Still, Cheung said financial markets might react badly to the latest data, because a recent rally in prices was based on expectations Chinese growth would be stronger.

Chinese leaders are trying to reduce reliance on exports and investment and shift to growth based on domestic consumption. In line with that, they reduced their annual growth target through 2015 to 7.5 percent from the 8 percent level of recent years.

On Friday, the Cabinet issued a statement pledging to press ahead with reforms intended to increase domestic consumption but announced no major policy changes, suggesting Communist leaders are satisfied with the latest economic performance.

The statement cautioned that China still faces difficult economic conditions due to uncertainty in key export markets and possible pressure for prices to rise. It called on the public to remain diligent and calm.

In a possible sign of gathering economic strength, Chinese factory activity, retail sales and exports accelerated over the course of the first quarter.

Industrial production rose 11.9 percent over a year earlier in March, up 0.5 percentage points from the January-February period. Growth in retail sales rose by a similar margin to 15.2 percent. Export growth rose two percentage points to 8.9 percent, though that was well below China's double-digit rates in recent years.

"China's economy is stabilizing," said Sheng Laiyun, a spokesman for the National Bureau of Statistics, at a news conference.

IHS Global Insight's Ren said China also should benefit from an improved outlook for the U.S. economy, which would help exporters, and recent growth in real estate sales.

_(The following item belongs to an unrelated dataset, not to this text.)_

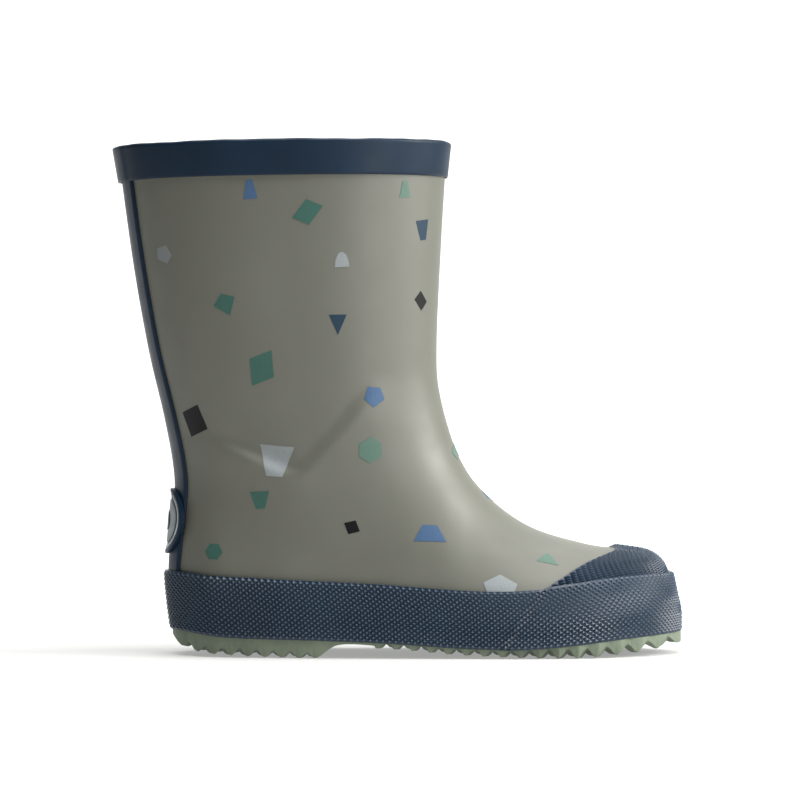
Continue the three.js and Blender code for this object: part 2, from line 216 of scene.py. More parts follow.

Data released Thursday showed bank lending in March soared to just over 1 trillion yuan ($160 billion), well above analysts' forecasts.

On Thursday, the World Bank trimmed its growth forecast for China this year from 8.4 percent but said it should avoid an abrupt downturn. It said growth next year should rebound to 8.6 percent.

"The near-term challenge we see is maintaining this 'soft landing' that we see under way," the bank's lead China economist, Ardo Hansson, told reporters.